UNA PLAZA CON ENCANTO
Me encuentro en el casco viejo de Pamplona caminando hacia la plaza de San José. Voy mirando hacia abajo y, de pronto, lo que era un suelo empredrado deja de serlo para convertirse en asfalto. Dirijo la vista hacia arriba y lo primero que veo es la gigantesca pared lateral de la catedral de Santa María la Real. Los rayos del sol se reflejan en sus vidirieras.
La forma de la plaza de San José es trapezoidal. El silencio que reina en ella es interrumpido por el trinar de los pájaros que se posan en las ramas desnudas de los árboles.
La primera impresión es la de que sea una plaza cerrada. Avanzando por el lateral de la catedral llego a unas escalinatas desgastadas que conducen a una puerta de acceso trasera. A continuación, haciendo rincón, se halla una pequeña vivienda con tejado de pizarra cuyo frente consta de una ventanita y un gran portalón de madera que me recuerda al de una posada medieval.
Al lado y ocupando el fondo de la plaza se encuentra un edificio de tres pisos con balcones. En el centro de la pared de piedra del primer piso hay un escudo que representa a la familia que habita la casa.
En los dos pisos restantes la piedra desaparece para dar paso al insustancial cemento moderno.
Contigua a este edificio hay una pequeña vivienda que hace esquina con la calle Redín. Me asomo y la penumbra la invade. Ando unos pasos y su pavimento de pedruscos me recuerda al de un pueblo del Pirineo por dónde es díficil andar sin que se te tuerza un tobillo.
En el otro lado de la calle, formando un ángulo de noventa grados, se encuentra el convento de la Siervas de María cuya puerta de entrada a modo de templete forma parte de la portada de su iglesia. Sobre él hay un óculo y, arriba del todo, un campanario con dos campanas.
La monótona seriedad de color que se da en todos los edificios de la plaza ( gris o marrón ) se rompe con la casa que limita con el convento. Verticalmente, tres pisos de miradores acristalados y pintados de verde custodian su pared central amarilla.

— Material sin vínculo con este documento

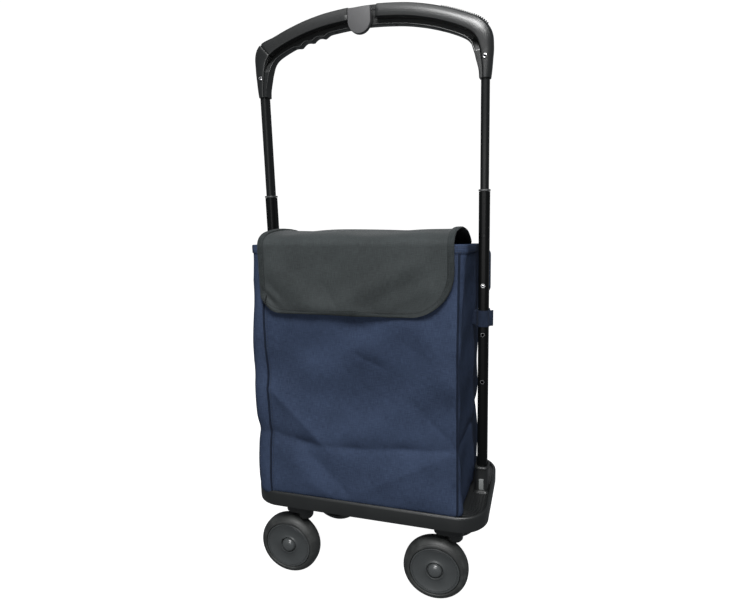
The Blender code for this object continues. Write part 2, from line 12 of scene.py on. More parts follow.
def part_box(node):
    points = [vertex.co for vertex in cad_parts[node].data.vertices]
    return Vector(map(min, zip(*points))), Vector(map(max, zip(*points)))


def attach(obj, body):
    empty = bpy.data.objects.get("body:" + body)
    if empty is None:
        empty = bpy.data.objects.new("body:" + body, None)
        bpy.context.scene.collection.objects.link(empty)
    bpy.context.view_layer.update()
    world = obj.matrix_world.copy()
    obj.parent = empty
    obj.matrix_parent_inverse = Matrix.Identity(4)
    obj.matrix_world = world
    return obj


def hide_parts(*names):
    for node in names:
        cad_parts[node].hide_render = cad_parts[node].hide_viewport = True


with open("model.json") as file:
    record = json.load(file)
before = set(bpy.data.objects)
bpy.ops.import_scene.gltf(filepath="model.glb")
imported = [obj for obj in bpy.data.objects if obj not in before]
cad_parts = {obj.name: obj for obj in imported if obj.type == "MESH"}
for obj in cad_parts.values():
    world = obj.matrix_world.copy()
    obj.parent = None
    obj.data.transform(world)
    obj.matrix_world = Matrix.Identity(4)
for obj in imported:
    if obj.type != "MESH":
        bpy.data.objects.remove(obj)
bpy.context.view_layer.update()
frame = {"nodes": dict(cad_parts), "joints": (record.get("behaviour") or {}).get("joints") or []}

bl_info = {
    "name": "Shopping Trolley",
    "version": (1, 0, 0),
    "blender": (4, 5, 0),
    "location": "View3D > Sidebar > Trolley",
    "description": "Builds a shopping trolley with a fabric bag, piece by piece",
    "category": "Add Mesh",
}

SIDES = (("left", -1), ("right", 1))
CASTERS = ("front_right", "front_left", "rear_right", "rear_left")
_boxes = {}


def box(node):
    """Low and high corner of a frame node, read once."""
    if node not in _boxes:
        _boxes[node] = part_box(node)
    return _boxes[node]


def centre_of(node):
    """Centre of a frame node's box."""
    return [(a + b) / 2 for a, b in zip(*box(node))]


def half_of(node):
    """Half sizes of a frame node's box."""
    return [(b - a) / 2 for a, b in zip(*box(node))]


def joint_of(name):
    """A joint of the frame."""
    return next(j for j in frame["joints"] if j["name"] == name)


def refinish(node, kind):
    """Gives a frame node that shows as it is one of this script's finishes."""
    for slot in frame["nodes"][node].material_slots:
        slot.material = finish(kind)


# ---------------------------------------------------------------- user settings


def length_setting(label, text, default, low, high):
    """A length with its limits, in metres."""
    return bpy.props.FloatProperty(name=label, description=text, default=default, min=low, max=high,
                                   unit="LENGTH")


def colour_setting(label, text, default):
    """A linear colour."""
    return bpy.props.FloatVectorProperty(name=label, description=text, default=default, subtype="COLOR",
                                         size=3, min=0, max=1)


class TrolleySizes(bpy.types.PropertyGroup):
    """Sizes that can be changed without touching the frame."""

    stitch_length: length_setting("Stitch length", "Length of one stitch in the seams", 0.0032, 0.001,
                                  0.008)
    stitch_gap: length_setting("Stitch pitch", "Distance from one stitch to the next", 0.0046, 0.002, 0.012)
    binding_width: length_setting("Binding width", "Width of the tape round the flap", 0.0085, 0.004, 0.02)
    cloth_thickness: length_setting("Cloth thickness", "Thickness of the bag's cloth", 0.0011, 0.0005,
                                    0.003)
    sag: bpy.props.FloatProperty(name="Sag", description="How far the bag's walls give way", default=1.0,
                                 min=0.0, max=2.0)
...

Las ventanas del primer piso de la casa que está a continuación son ocultadas bajo unas grandes persianas. Éstas sólo permiten observar que los dueños de ese piso han dejado de lado sus labores de jardinería para dedicarse a otra cosa, pues todas las macetas están mustias.
Entre esta casa y otra hay un callejón sin salida con el nombre de Salsipuedes, me meto en él y al fondo, obstaculizando el paso, se encuentra la iglesia de las Carmelitas Descalzas de San José cuya portada parece ser neoclásica.
La otra casa tiene en su parte baja una tienda de “Antigüedades y Trueque”. Su dueño, con una bata azul de trabajo, sale del local y por un momento creo estar sumergida en una estampa parisina de los años cuarenta.
Dirijo la mirada hacia la izquierda y éste sabor a antiguo se esfuma con la modernidad de un estudio de pintura donde unas cuantas personas trabajan afanosamente.
No sé cual es la función del edificio más grande de la plaza hasta que, al alzar la vista, distingo unas letras de hierro oxidadas en las que leo “Escuela de Magisterio”. En su tejado dos angelitos custodian los términos: letras, ciencias y artes. Sobre la puerta se indica la fecha del año de inauguración: 1861.
Me dirijo hacia el centro de la plaza . Al sentarme en unos de los bancos rojos que bordean la plazeta triangular de asfalto, leo varias inscipciones que hay en él.
En el centro del todo, hay una fuente de hierro de color negro mate con cuatro peces con cara de enfado de cuyas bocas sale agua. Varias farolas, con sendas papeleras, resguardan la fuente.
El sol se oculta tras una nube y una brisilla acaricia mi cara. Huele a humedad, comienza a hacer frío y he de irme no sin antes despedirme de este lugar tan pintoresco.